(Task brief):
Below are some records; work out how many of their lines contain "each" and give the number only.

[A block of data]
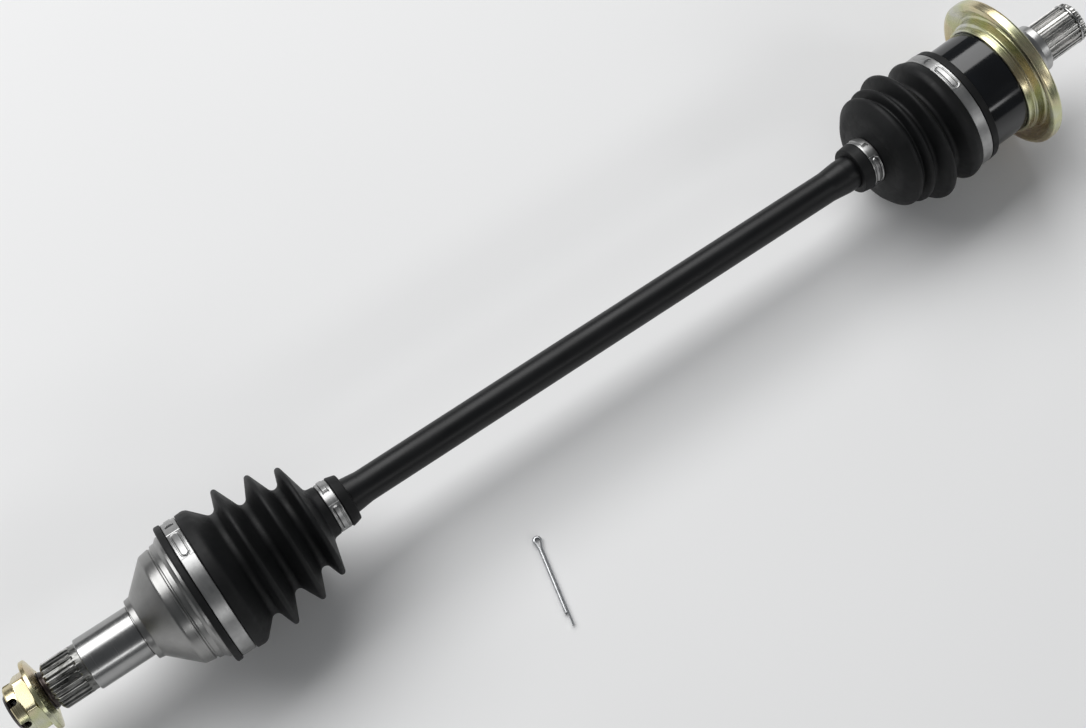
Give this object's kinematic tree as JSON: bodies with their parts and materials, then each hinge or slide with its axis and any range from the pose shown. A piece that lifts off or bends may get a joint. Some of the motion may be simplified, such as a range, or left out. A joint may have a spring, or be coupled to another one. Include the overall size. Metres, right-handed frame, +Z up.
{
  "type": "cv axle",
  "caption": "Drive shaft with a fixed ball joint and a plunging ball joint, rubber boots, band clamps, castle nut, hub washer, dust shield, splined stubs and a loose split pin.",
  "frame": {"origin": "centre of the wheel stub's end face", "axes": "+X along the axle from the wheel end to the gearbox end, +Z up as the axle lies on a table"},
  "size_m": [0.7276, 0.1682, 0.0978],
  "materials": {
    "black_paint": "satin",
    "machined_steel": "ground",
    "yellow_zinc": "yellow zinc plate",
    "rubber": "matt",
    "stainless": "satin",
    "hard_steel": "ground",
    "zinc": "zinc plate"
  },
  "bodies": {
    "axle_shaft": {"axle_shaft": "black_paint", "outer_inner_race": "hard_steel", "outer_race_snap_ring": "hard_steel", "inner_inner_race": "hard_steel", "inner_race_snap_ring": "hard_steel", "outer_boot_clamp_small": "stainless", "inner_boot_clamp_small": "stainless"},
    "outer_ball_upper": {"outer_ball_1": "hard_steel"},
    "outer_cage": {"outer_cage": "hard_steel", "outer_ball_2": "hard_steel", "outer_ball_3": "hard_steel", "outer_ball_5": "hard_steel", "outer_ball_6": "hard_steel"},
    "outer_ball_lower": {"outer_ball_4": "hard_steel"},
    "outer_housing": {"outer_joint_housing": "machined_steel", "outer_boot": "rubber", "outer_boot_clamp_large": "stainless"},
    "hub_washer": {"hub_washer": "yellow_zinc"},
    "hub_nut": {"hub_nut": "yellow_zinc"},
    "inner_cage": {"inner_cage": "hard_steel", "inner_ball_2": "hard_steel", "inner_ball_3": "hard_steel", "inner_ball_4": "hard_steel", "inner_ball_5": "hard_steel", "inner_ball_6": "hard_steel"},
    "inner_ball_side": {"inner_ball_1": "hard_steel"},
    "inner_housing": {"inner_joint_housing": "black_paint", "dust_shield": "yellow_zinc", "inner_boot": "rubber", "inner_boot_clamp_large": "stainless", "inner_retaining_ring": "hard_steel", "stub_circlip": "hard_steel"},
    "cotter_pin": {"cotter_pin": "zinc"}
  },
  "joints": [
    {"name": "outer_pitch", "type": "hinge", "parent": "axle_shaft", "child": "outer_ball_upper", "pos_m": [0.109, 0, 0], "axis": [0, 1, 0], "range_deg": [-16, 16], "deforming": ["outer_boot"]},
    {"name": "outer_yaw", "type": "hinge", "parent": "outer_ball_upper", "child": "outer_cage", "pos_m": [0.109, 0, 0], "axis": [0, 0, 1], "range_deg": [-16, 16]},
    {"name": "outer_yaw_second_half", "type": "hinge", "parent": "outer_cage", "child": "outer_ball_lower", "pos_m": [0.109, 0, 0], "axis": [0, 0, 1], "range_deg": [-16.2, 16.2]},
    {"name": "outer_pitch_second_half", "type": "hinge", "parent": "outer_ball_lower", "child": "outer_housing", "pos_m": [0.109, 0, 0], "axis": [0, 1, 0], "range_deg": [-16.2, 16.2]},
    {"name": "washer_slide", "type": "slide", "parent": "outer_housing", "child": "hub_washer", "axis": [-1, 0, 0], "range_m": [0, 0.0151]},
    {"name": "nut_turn", "type": "hinge", "parent": "hub_washer", "child": "hub_nut", "pos_m": [0.0085, 0, 0], "axis": [-1, 0, 0], "range_deg": [0, 3600]},
    {"name": "inner_pitch", "type": "hinge", "parent": "axle_shaft", "child": "inner_cage", "pos_m": [0.651, 0, 0], "axis": [0, 1, 0], "range_deg": [-5.75, 14.25], "deforming": ["inner_boot"]},
    {"name": "inner_pitch_second_half", "type": "hinge", "parent": "inner_cage", "child": "inner_ball_side", "pos_m": [0.651, 0, 0], "axis": [0, 1, 0], "range_deg": [-5.95, 14.45]},
    {"name": "plunge", "type": "slide", "parent": "inner_ball_side", "child": "inner_housing", "axis": [0.989, 0, 0.1478], "range_m": [-0.01, 0.01]},
    {"name": "pin_lift", "type": "slide", "parent": "axle_shaft", "child": "cotter_pin", "axis": [0, 0, 1], "range_m": [0, 0.1]}
  ],
  "couplings": [
    {"joint": "outer_yaw_second_half", "follows": "outer_yaw", "ratio": 1},
    {"joint": "outer_pitch_second_half", "follows": "outer_pitch", "ratio": 1},
    {"joint": "inner_pitch_second_half", "follows": "inner_pitch", "ratio": 1},
    {"joint": "washer_slide", "follows": "nut_turn", "m_per_rad": 0.00023873}
  ]
}
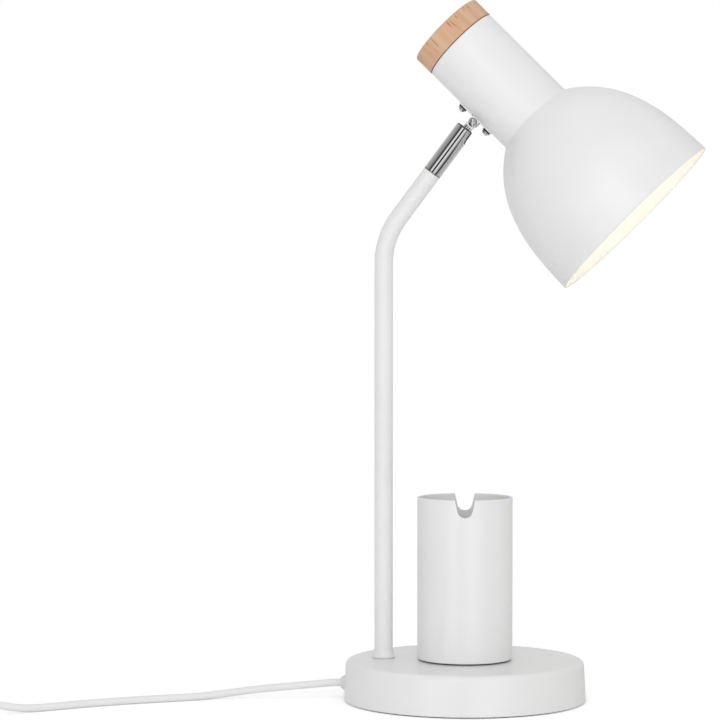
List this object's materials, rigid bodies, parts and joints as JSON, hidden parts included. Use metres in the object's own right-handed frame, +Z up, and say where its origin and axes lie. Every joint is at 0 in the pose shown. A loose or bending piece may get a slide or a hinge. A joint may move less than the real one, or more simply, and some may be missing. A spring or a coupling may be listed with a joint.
{
  "type": "desk lamp",
  "caption": "Desk lamp with a bent pole on a round weighted base, a notched pen cup on the base, a swivelling and tilting bell shade with a wood end cap, and a mains cord.",
  "frame": {"origin": "middle of the base where it stands on the table", "axes": "+Z up, +X towards the side the head leans out to, the cord leaves towards -X"},
  "size_m": [0.5807, 0.2145, 0.462],
  "materials": {
    "white_paint": "semi gloss powder coat",
    "cast_weight": "raw casting",
    "zinc_steel": "zinc plated",
    "foam_pad": "matt foam",
    "chrome": "polished chrome",
    "brass": "turned brass",
    "cord_white": "smooth white sleeve",
    "white_plastic": "smooth moulded",
    "seat_plastic": "natural nylon",
    "black_plastic": "matt",
    "holder_plastic": "heat resistant, moulded",
    "beech": "clear lacquered beech",
    "wire_sleeve": "wire insulation, brown and blue",
    "bulb_glass": "frosted opal",
    "bulb_metal": "plain rolled"
  },
  "bodies": {
    "base": {"base_cover": "white_paint", "base_weight": "cast_weight", "base_plate": "zinc_steel", "base_pad": "foam_pad", "plate_screws": "zinc_steel", "pole": "white_paint", "pole_collar": "white_paint", "pole_nipple": "brass", "pole_washer": "zinc_steel", "pole_nut": "brass", "cord_bushing": "white_plastic", "cord_clamp": "zinc_steel", "clamp_screws": "zinc_steel", "terminal_block": "white_plastic", "terminal_screws": "brass", "inner_lead": "cord_white", "pole_wires": "wire_sleeve", "pen_cup": "white_paint", "cup_spacer": "black_plastic", "cup_screw": "zinc_steel", "cup_nut": "zinc_steel", "swivel_spigot": "brass", "swivel_washer": "zinc_steel", "swivel_nut": "brass", "cord_lead": "cord_white", "switch_lower": "white_plastic", "switch_upper": "white_plastic", "switch_contacts": "brass", "switch_screws": "zinc_steel", "cord_coil": "cord_white", "coil_tie": "white_plastic", "plug_body": "white_plastic", "plug_pins": "chrome"},
    "swivel": {"swivel_sleeve": "chrome", "disc_springs": "zinc_steel", "ball_seat": "seat_plastic"},
    "neck": {"ball_neck": "chrome"},
    "head": {"bracket": "chrome", "bracket_screws": "chrome", "bracket_washers": "zinc_steel", "bracket_nuts": "zinc_steel", "pivot_screw": "chrome", "pivot_washers": "seat_plastic", "pivot_nut": "chrome", "shade": "white_paint", "wood_cap": "beech", "cap_screws": "zinc_steel", "holder_screw": "brass", "holder_nut": "brass", "lampholder": "holder_plastic", "holder_shell": "brass", "holder_contact": "brass", "head_leads": "wire_sleeve", "bulb_glass": "bulb_glass", "bulb_cap": "bulb_metal", "bulb_contact": "zinc_steel"},
    "rocker": {"switch_rocker": "white_plastic"}
  },
  "joints": [
    {"name": "pole_swivel", "type": "hinge", "parent": "base", "child": "swivel", "pos_m": [-0.00256, 0, 0.37492], "axis": [0.6018, 0, 0.7986], "range_deg": [-170, 170]},
    {"name": "neck_tilt", "type": "hinge", "parent": "swivel", "child": "neck", "pos_m": [-0.00256, 0, 0.37492], "axis": [0, 1, 0], "range_deg": [-17, 25]},
    {"name": "head_tilt", "type": "hinge", "parent": "neck", "child": "head", "pos_m": [0.00536, 0, 0.38181], "axis": [0, 1, 0], "range_deg": [-25, 25]},
    {"name": "switch_rock", "type": "hinge", "parent": "base", "child": "rocker", "pos_m": [-0.33203, -0.121, 0.013], "axis": [-0.1736, 0.9848, 0], "range_deg": [-12, 0]}
  ]
}
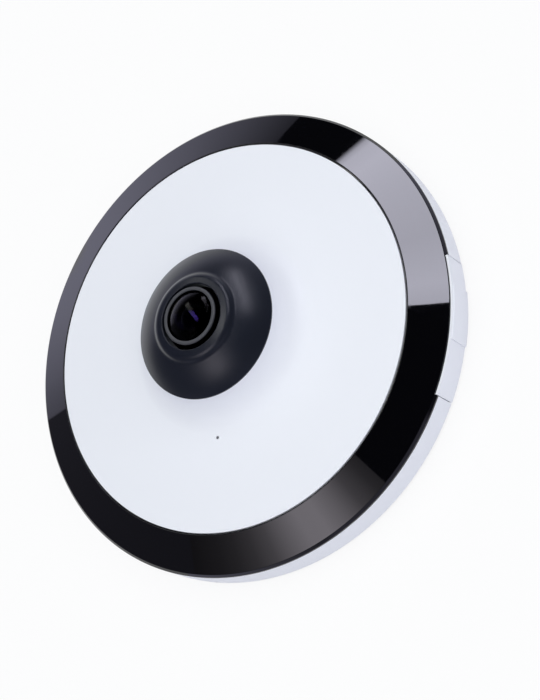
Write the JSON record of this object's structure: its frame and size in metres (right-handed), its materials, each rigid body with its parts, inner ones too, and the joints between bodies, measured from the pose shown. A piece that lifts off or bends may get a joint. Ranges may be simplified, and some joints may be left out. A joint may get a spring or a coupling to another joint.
{
  "type": "fisheye camera",
  "caption": "Low round fisheye camera with sloping black ring, flared front panel, lens shroud, twist-lock wall plate and side cable cover.",
  "frame": {"origin": "on the lens axis, in the plane of the wall or ceiling that the mounting plate is screwed to", "axes": "+Z along the lens axis, away from the wall; +X through the jack and the cable chamber towards the side cover; -Y towards the microphone"},
  "size_m": [0.1283, 0.128, 0.033],
  "materials": {
    "white_plastic": "fine satin moulded",
    "plate_plastic": "satin moulded",
    "black_gloss": "polished",
    "charcoal_plastic": "soft satin",
    "lens_metal": "black anodised",
    "lens_ring_plastic": "satin",
    "lens_glass": "coated optical",
    "inner_plastic": "matt black",
    "circuit_board": "solder mask",
    "chip_black": "moulded epoxy",
    "ceramic_package": "matt",
    "board_metal": "mill finish",
    "steel": "zinc plated",
    "gold_contact": "plated",
    "copper_wire": "enamelled winding",
    "grey_rubber": "matt",
    "filter_glass": "coated",
    "led_epoxy": "clear dome",
    "card_plastic": "moulded",
    "button_plastic": "moulded"
  },
  "bodies": {
    "wall_plate": {"mounting_plate": "plate_plastic"},
    "head": {"base_housing": "white_plastic", "cable_chamber": "white_plastic", "trim_ring": "black_gloss", "front_panel": "white_plastic", "lens_shroud": "charcoal_plastic", "lens_barrel": "lens_metal", "lens_front_ring": "lens_ring_plastic", "front_lens": "lens_glass", "second_lens": "lens_glass", "third_lens": "lens_glass", "aperture_stop": "inner_plastic", "rear_lens_pair": "lens_glass", "lens_lock_ring": "lens_metal", "lens_holder": "inner_plastic", "filter_cover": "inner_plastic", "filter_yoke": "steel", "filter_coil": "copper_wire", "chassis_plate": "board_metal", "chassis_screws": "steel", "board_standoffs": "gold_contact", "main_board": "circuit_board", "sensor_board": "circuit_board", "sensor_screws": "steel", "image_sensor": "ceramic_package", "sensor_glass": "filter_glass", "board_socket": "inner_plastic", "board_plug": "inner_plastic", "image_processor": "chip_black", "thermal_pad": "grey_rubber", "memory_chips": "chip_black", "network_transformer": "chip_black", "power_transformer": "chip_black", "power_capacitors": "board_metal", "rj45_shield": "steel", "rj45_insert": "inner_plastic", "rj45_contacts": "gold_contact", "microsd_socket": "steel", "reset_switch": "chip_black", "led_board": "circuit_board", "infrared_leds": "led_epoxy", "light_sensor": "chip_black", "microphone": "board_metal", "microphone_boot": "grey_rubber", "case_screws": "steel", "shroud_screws": "steel"},
    "cover": {"side_cover": "white_plastic"},
    "memory_card": {"microsd_card": "card_plastic"},
    "button": {"reset_button": "button_plastic"},
    "filter_slider": {"filter_frame": "inner_plastic", "ir_cut_filter": "filter_glass", "clear_filter": "filter_glass"},
    "rotor": {"filter_rotor": "steel"}
  },
  "joints": [
    {"name": "head_twist", "type": "hinge", "parent": "wall_plate", "child": "head", "pos_m": [0, 0, 0], "axis": [0, 0, 1], "range_deg": [0, 15]},
    {"name": "cover_pull", "type": "slide", "parent": "head", "child": "cover", "axis": [1, 0, 0], "range_m": [0, 0.012]},
    {"name": "card_slide", "type": "slide", "parent": "head", "child": "memory_card", "axis": [1, 0, 0], "range_m": [0, 0.012]},
    {"name": "reset_press", "type": "slide", "parent": "head", "child": "button", "axis": [0, 0, 1], "range_m": [0, 0.0003], "stiffness_N_per_m": 300},
    {"name": "filter_shift", "type": "slide", "parent": "head", "child": "filter_slider", "axis": [1, 0, 0], "range_m": [0, 0.006]},
    {"name": "rotor_swing", "type": "hinge", "parent": "head", "child": "rotor", "pos_m": [0, -0.011, 0.0143], "axis": [0, 0, -1], "range_deg": [0, 66]}
  ],
  "couplings": [
    {"joint": "rotor_swing", "follows": "filter_shift", "rad_per_m": 174.53}
  ]
}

(Solved exercise):
2